All that needs to be said here is that they did. Yes, we don’t have much hiding of identities today. Yes, it seems bizarre to us today that anyone would want to hide their identity when getting their precious work published. The reasons why these folks hid are complicated; I’ve covered some of them in other essays. Other scholars have also dealt with this. All that needs to be said here is that there is no doubt whatsoever that during this period the hiding of identities by poets, playwrights, satirists, writers of romance tales, novelists, and anyone who wrote any sort of imaginative literature was rampant. We may question this, but the readers, writers, and publishers of 16th and 17th-century England certainly did not.
How can we be certain that an identification is correct?
Well, we can’t. But we can come awfully close, much closer than any of the guesswork that’s gone into turning the handful of prosaic facts we have about William of Stratford into the lifeless biography that haunts us today. Our methods include the following:
Treating the information on title pages and front material with the same sort of rigor that we question anecdotes and rumors.
Understanding how very small were these early literary communities, and so realizing that there could only be a handful of writers involved in the beginnings of the commercial Stage and Press.
Locating repetitive styles and themes: There are habits and quirks that writers simply can’t eliminate and themes that they return to again and again. When both of these continue to appear together in a series of works––no matter what their title page attributions––chances are we’ve located a hidden writer. True, this was a period of experimentation, when styles came and went and when writers delighted in imitating the styles of others, either because they admired them or because they wished to satirize or annoy them. Nevertheless, if there’s enough congruence of style and themes, a general profile will appear that goes beyond names.
Locating connections between the names on title pages and the Court writers who had reason to hide their identities: Such connections include Oxford’s to John Lyly (secretary 1578-90), Anthony Munday (secretary, 1576?-1580), Thomas Watson (retainer 1583-92), Robert Greene (possibly Essex neighbor), Emilia Bassano (probably lover), William of Stratford (through Richard Field, his neighbor at Blackfriars), and Henry Evans (assistant); Mary Sidney to John Webster (her coachmaker, weak, but plausible) and to a fellow courtier (Fletcher); and Bacon to Spenser (fellow student at Cambridge), Nashe (student at Cambridge), Harvey (fellow at Cambridge), and Whitgift (tutor at Cambridge).
Locating the connections between the themes and subjects of the works in question with the lives of these Court writers: Most notably almost everything ever published under the name William Shakespeare can be connected rather neatly to persons and events in the life of the Earl of Oxford.
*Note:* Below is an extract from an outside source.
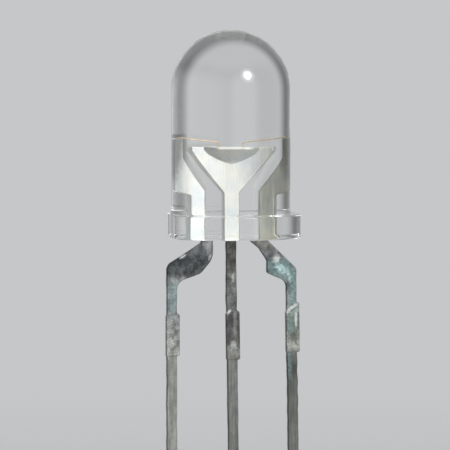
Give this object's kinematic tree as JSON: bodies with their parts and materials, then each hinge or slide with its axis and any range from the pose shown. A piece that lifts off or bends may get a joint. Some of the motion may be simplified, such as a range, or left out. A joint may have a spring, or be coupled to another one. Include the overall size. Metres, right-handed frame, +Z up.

Mary Sidney can be connected to Webster by the rather obvious reflection of her sons’ situation at Court in the events and characters portrayed in The White Devil and between her personal situation in 1601-1612 and the plot and characters of The Duchess of Malfi (and earlier by her personal knowledge of the events portrayed in Lady Jane, written for Philip Henslowe in 1602). Bacon’s authorship of Nashe by his financial straits and the theme of Pierce Penniless, his authorship of Spenser by his relationship with Gabriel Harvey from days at Cambridge University and (as Nashe) their pseudo-pamphlet duel, and so forth.
And by connecting them in time: It’s no coincidence that Robert Greene and Thomas Watson “died” just before Shakespeare appeared. It’s no coincidence that Webster’s plays appear only at times in Mary Sidney’s life when she isn’t busy with family stuff. It’s no coincidence that the works attributed to Spenser begin appearing just after Bacon arrives back in England but that Spenser’s name isn’t used for that or for The Faerie Queene until after Spenser departed for the distant wilds of Ireland. It’s no coincidence that Nashe appears for the first time during the ferocity of the Mar-Prelate dustup, or that he suffers nothing for the Isle of Dogs, while Court outsiders like Jonson, Shaa, and Spencer go to jail. The timing of these and scores of other events, set beside each other, form the pattern of a very interesting story, if we let them.
No single one of these points can stand on its own as evidence, but when we find that every item in every one of these categories points in a particular direction, we can be pretty sure we’re on the right track.
How well is the chronology of Fisher’s Folly known? How many authors can be tied to the house? Have all the pieces been put together in one place or is this information spread out in separate essays?
Thanks, BK. During the period that Oxford was living at Fisher’s Folly, of the writers in question we can tie only Thomas Watson directly to the house. We can put Christopher Marlowe in the neighborhood. We can put Sir Francis Walsingham, referred to as a patron by Watson and Nashe, just around the corner. We can put the actor Edward Alleyn two houses away at his family’s inn. We can put the Burbages just up the street at Norton Folgate. The other connections to writers may be indirect, but they’re still connections. Let me know what you want to see in a single essay and I’ll put one together.